Start DATA SEGMENT
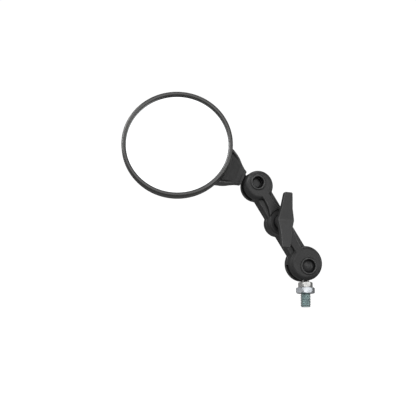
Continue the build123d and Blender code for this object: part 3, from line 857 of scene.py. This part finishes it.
glass_finish, tree, shader, place = new_finish("silvered convex glass")
haze = speckle(tree, place, 0.016, 3.0, 0.55)
tree.links.new(between(tree, haze, 0.0, 0.03, 0.45, 0.8), shader.inputs["Roughness"])
tree.links.new(
    blended(tree, between(tree, haze, 0.0, 1.0, 0.3, 0.75), (0.93, 0.94, 0.945), (0.90, 0.915, 0.925)),
    shader.inputs["Base Color"],
)
shader.inputs["Metallic"].default_value = 1.0
shader.inputs["Coat Weight"].default_value = 0.3
shader.inputs["Coat Roughness"].default_value = 0.02
dome = [
    (GLASS_R * share, GLASS_BULGE * (1 - share**2))
    for share in (0.97, 0.9, 0.8, 0.7, 0.6, 0.5, 0.4, 0.3, 0.2, 0.1, DOME_TOP)
]
glass_section = [
    (GLASS_R * DOME_TOP, -GLASS_THICKNESS),
    (GLASS_R - GLASS_ARRIS, -GLASS_THICKNESS),
    (GLASS_R, -GLASS_THICKNESS + GLASS_ARRIS),
    (GLASS_R, -GLASS_ARRIS),
    (GLASS_R - GLASS_ARRIS, 0),
] + dome
assembled(
    "glass", [round_piece(glass_section, loop=False)], glass_finish, "head", "mirror_glass", "mirror_glass"
)

foam_finish, tree, shader, place = new_finish("closed-cell foam")
CELL_SIZE = 0.0006
cells = node(tree, "ShaderNodeTexVoronoi", {"Vector": place, "Scale": 1 / CELL_SIZE}).outputs["Distance"]
tree.links.new(
    blended(tree, cells, (0.10, 0.10, 0.10), (0.03, 0.03, 0.03)), shader.inputs["Base Color"]
)
tree.links.new(between(tree, cells, 0.8, 0.95), shader.inputs["Roughness"])
relief(tree, shader, cells, 0.0001)
foam_top = -GLASS_THICKNESS - FOAM_GAP
foam_section = eased_section(
    [
        (GLASS_R - FOAM_WIDTH, foam_top - FOAM_THICKNESS, FOAM_ROUND),
        (GLASS_R, foam_top - FOAM_THICKNESS, FOAM_ROUND),
        (GLASS_R, foam_top, FOAM_ROUND),
        (GLASS_R - FOAM_WIDTH, foam_top, FOAM_ROUND),
    ]
)
foam = assembled("foam", [round_piece(foam_section)], foam_finish, "head", "pad_foam", "glass_pad")


# ---- Studio ----
# A floor and a surround that are white to the camera and dim to the object, a key light at
# the upper left, and soft cards in front, above, at both sides and where the mirror faces.
# The camera stands to the left of the front and looks slightly up.

FLOOR_LEVEL = -0.12
FLOOR_HALF = 4.0
floor_mesh = bpy.data.meshes.new("floor")
floor_mesh.from_pydata(
    [(x * FLOOR_HALF, y * FLOOR_HALF, FLOOR_LEVEL) for x, y in ((-1, -1), (1, -1), (1, 1), (-1, 1))],
    [],
    [(0, 1, 2, 3)],
)
floor = bpy.data.objects.new("floor", floor_mesh)
bpy.context.scene.collection.objects.link(floor)
floor_finish, tree, shader, place = new_finish("pale floor")
tree.links.new(
    blended(tree, speckle(tree, place, 0.3), (0.36, 0.36, 0.36), (0.40, 0.40, 0.40)),
    shader.inputs["Base Color"],
)
shader.inputs["Roughness"].default_value = 0.9
shader.inputs["Specular IOR Level"].default_value = 0.1
shader.inputs["Emission Color"].default_value = (1, 1, 1, 1)
seen = node(tree, "ShaderNodeLightPath").outputs["Is Camera Ray"]
tree.links.new(between(tree, seen, 0.0, 1.0), shader.inputs["Emission Strength"])
floor_mesh.materials.append(floor_finish)

SURROUND_SEEN = 1.05
SURROUND_LIGHT = 0.18
world = bpy.data.worlds.new("white surround")
world.use_nodes = True
tree = world.node_tree
seen = node(tree, "ShaderNodeLightPath").outputs["Is Camera Ray"]
surround = tree.nodes["Background"]
surround.inputs["Color"].default_value = (1, 1, 1, 1)
tree.links.new(between(tree, seen, SURROUND_LIGHT, SURROUND_SEEN), surround.inputs["Strength"])
bpy.context.scene.world = world


def soft_light(name, aim, place, size, power):
    """A rectangular area light at a place from what it lights, facing it."""
    lamp = bpy.data.lights.new(name, "AREA")
    lamp.shape = "RECTANGLE"
    lamp.size, lamp.size_y, lamp.energy = *size, power
    light = bpy.data.objects.new(name, lamp)
    light.location = aim + Vector(place)
    light.rotation_euler = (-Vector(place)).to_track_quat("-Z", "Y").to_euler()
    bpy.context.scene.collection.objects.link(light)


middle = (cad_box[0] + cad_box[1]) / 2
soft_light("mirror card", glass_at, (-0.20, -1.07, 0.51), (0.8, 0.8), 2.4)
soft_light("key", middle, (-0.80, -0.60, 0.75), (0.5, 0.5), 6.0)
soft_light("front", middle, (0.28, -1.08, 0.12), (0.7, 0.7), 2.1)
soft_light("right card", middle, (0.92, -0.42, 0.05), (0.6, 0.9), 2.6)
soft_light("left card", middle, (-0.98, 0.05, 0.10), (0.6, 0.8), 1.5)
soft_light("top", middle, (0.1, 0.15, 1.0), (0.6, 0.6), 2.5)

CAMERA_TURN = math.radians(-14.5)
CAMERA_TILT = math.radians(-8.7)
CAMERA_DISTANCE = 0.89
LOOK_AT = Vector((-0.0752, 0.0092, 0.0651))
FOCAL_LENGTH = 100      # millimetres, as is the sensor's width
SENSOR_WIDTH = 36
lens = bpy.data.cameras.new("camera")
lens.lens, lens.sensor_width = FOCAL_LENGTH, SENSOR_WIDTH
camera = bpy.data.objects.new("camera", lens)
back = Vector(
    (
        math.sin(CAMERA_TURN) * math.cos(CAMERA_TILT),
        -math.cos(CAMERA_TURN) * math.cos(CAMERA_TILT),
        math.sin(CAMERA_TILT),
    )
)
camera.location = LOOK_AT + back * CAMERA_DISTANCE
camera.rotation_mode = "QUATERNION"
camera.rotation_quaternion = (-back).to_track_quat("-Z", "Y")
bpy.context.scene.collection.objects.link(camera)
bpy.context.scene.camera = camera
bpy.context.scene.view_settings.view_transform = "Standard"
End DATA SEGMENT
◆ TASK PROMPT
Extract each line from the listing above, please, and repeat it exactly.

◆ OUTPUT FOR THIS TASK
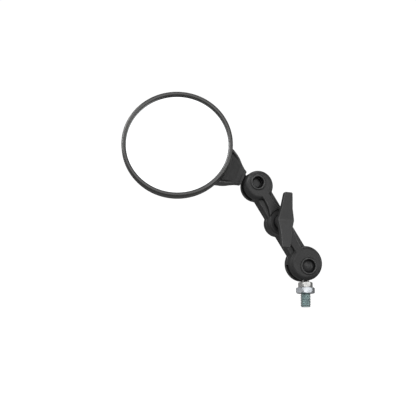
Continue the build123d and Blender code for this object: part 3, from line 857 of scene.py. This part finishes it.
glass_finish, tree, shader, place = new_finish("silvered convex glass")
haze = speckle(tree, place, 0.016, 3.0, 0.55)
tree.links.new(between(tree, haze, 0.0, 0.03, 0.45, 0.8), shader.inputs["Roughness"])
tree.links.new(
    blended(tree, between(tree, haze, 0.0, 1.0, 0.3, 0.75), (0.93, 0.94, 0.945), (0.90, 0.915, 0.925)),
    shader.inputs["Base Color"],
)
shader.inputs["Metallic"].default_value = 1.0
shader.inputs["Coat Weight"].default_value = 0.3
shader.inputs["Coat Roughness"].default_value = 0.02
dome = [
    (GLASS_R * share, GLASS_BULGE * (1 - share**2))
    for share in (0.97, 0.9, 0.8, 0.7, 0.6, 0.5, 0.4, 0.3, 0.2, 0.1, DOME_TOP)
]
glass_section = [
    (GLASS_R * DOME_TOP, -GLASS_THICKNESS),
    (GLASS_R - GLASS_ARRIS, -GLASS_THICKNESS),
    (GLASS_R, -GLASS_THICKNESS + GLASS_ARRIS),
    (GLASS_R, -GLASS_ARRIS),
    (GLASS_R - GLASS_ARRIS, 0),
] + dome
assembled(
    "glass", [round_piece(glass_section, loop=False)], glass_finish, "head", "mirror_glass", "mirror_glass"
)

foam_finish, tree, shader, place = new_finish("closed-cell foam")
CELL_SIZE = 0.0006
cells = node(tree, "ShaderNodeTexVoronoi", {"Vector": place, "Scale": 1 / CELL_SIZE}).outputs["Distance"]
tree.links.new(
    blended(tree, cells, (0.10, 0.10, 0.10), (0.03, 0.03, 0.03)), shader.inputs["Base Color"]
)
tree.links.new(between(tree, cells, 0.8, 0.95), shader.inputs["Roughness"])
relief(tree, shader, cells, 0.0001)
foam_top = -GLASS_THICKNESS - FOAM_GAP
foam_section = eased_section(
    [
        (GLASS_R - FOAM_WIDTH, foam_top - FOAM_THICKNESS, FOAM_ROUND),
        (GLASS_R, foam_top - FOAM_THICKNESS, FOAM_ROUND),
        (GLASS_R, foam_top, FOAM_ROUND),
        (GLASS_R - FOAM_WIDTH, foam_top, FOAM_ROUND),
    ]
)
foam = assembled("foam", [round_piece(foam_section)], foam_finish, "head", "pad_foam", "glass_pad")


# ---- Studio ----
# A floor and a surround that are white to the camera and dim to the object, a key light at
# the upper left, and soft cards in front, above, at both sides and where the mirror faces.
# The camera stands to the left of the front and looks slightly up.

FLOOR_LEVEL = -0.12
FLOOR_HALF = 4.0
floor_mesh = bpy.data.meshes.new("floor")
floor_mesh.from_pydata(
    [(x * FLOOR_HALF, y * FLOOR_HALF, FLOOR_LEVEL) for x, y in ((-1, -1), (1, -1), (1, 1), (-1, 1))],
    [],
    [(0, 1, 2, 3)],
)
floor = bpy.data.objects.new("floor", floor_mesh)
bpy.context.scene.collection.objects.link(floor)
floor_finish, tree, shader, place = new_finish("pale floor")
tree.links.new(
    blended(tree, speckle(tree, place, 0.3), (0.36, 0.36, 0.36), (0.40, 0.40, 0.40)),
    shader.inputs["Base Color"],
)
shader.inputs["Roughness"].default_value = 0.9
shader.inputs["Specular IOR Level"].default_value = 0.1
shader.inputs["Emission Color"].default_value = (1, 1, 1, 1)
seen = node(tree, "ShaderNodeLightPath").outputs["Is Camera Ray"]
tree.links.new(between(tree, seen, 0.0, 1.0), shader.inputs["Emission Strength"])
floor_mesh.materials.append(floor_finish)

SURROUND_SEEN = 1.05
SURROUND_LIGHT = 0.18
world = bpy.data.worlds.new("white surround")
world.use_nodes = True
tree = world.node_tree
seen = node(tree, "ShaderNodeLightPath").outputs["Is Camera Ray"]
surround = tree.nodes["Background"]
surround.inputs["Color"].default_value = (1, 1, 1, 1)
tree.links.new(between(tree, seen, SURROUND_LIGHT, SURROUND_SEEN), surround.inputs["Strength"])
bpy.context.scene.world = world


def soft_light(name, aim, place, size, power):
    """A rectangular area light at a place from what it lights, facing it."""
    lamp = bpy.data.lights.new(name, "AREA")
    lamp.shape = "RECTANGLE"
    lamp.size, lamp.size_y, lamp.energy = *size, power
    light = bpy.data.objects.new(name, lamp)
    light.location = aim + Vector(place)
    light.rotation_euler = (-Vector(place)).to_track_quat("-Z", "Y").to_euler()
    bpy.context.scene.collection.objects.link(light)


middle = (cad_box[0] + cad_box[1]) / 2
soft_light("mirror card", glass_at, (-0.20, -1.07, 0.51), (0.8, 0.8), 2.4)
soft_light("key", middle, (-0.80, -0.60, 0.75), (0.5, 0.5), 6.0)
soft_light("front", middle, (0.28, -1.08, 0.12), (0.7, 0.7), 2.1)
soft_light("right card", middle, (0.92, -0.42, 0.05), (0.6, 0.9), 2.6)
soft_light("left card", middle, (-0.98, 0.05, 0.10), (0.6, 0.8), 1.5)
soft_light("top", middle, (0.1, 0.15, 1.0), (0.6, 0.6), 2.5)

CAMERA_TURN = math.radians(-14.5)
CAMERA_TILT = math.radians(-8.7)
CAMERA_DISTANCE = 0.89
LOOK_AT = Vector((-0.0752, 0.0092, 0.0651))
FOCAL_LENGTH = 100      # millimetres, as is the sensor's width
SENSOR_WIDTH = 36
lens = bpy.data.cameras.new("camera")
lens.lens, lens.sensor_width = FOCAL_LENGTH, SENSOR_WIDTH
camera = bpy.data.objects.new("camera", lens)
back = Vector(
    (
        math.sin(CAMERA_TURN) * math.cos(CAMERA_TILT),
        -math.cos(CAMERA_TURN) * math.cos(CAMERA_TILT),
        math.sin(CAMERA_TILT),
    )
)
camera.location = LOOK_AT + back * CAMERA_DISTANCE
camera.rotation_mode = "QUATERNION"
camera.rotation_quaternion = (-back).to_track_quat("-Z", "Y")
bpy.context.scene.collection.objects.link(camera)
bpy.context.scene.camera = camera
bpy.context.scene.view_settings.view_transform = "Standard"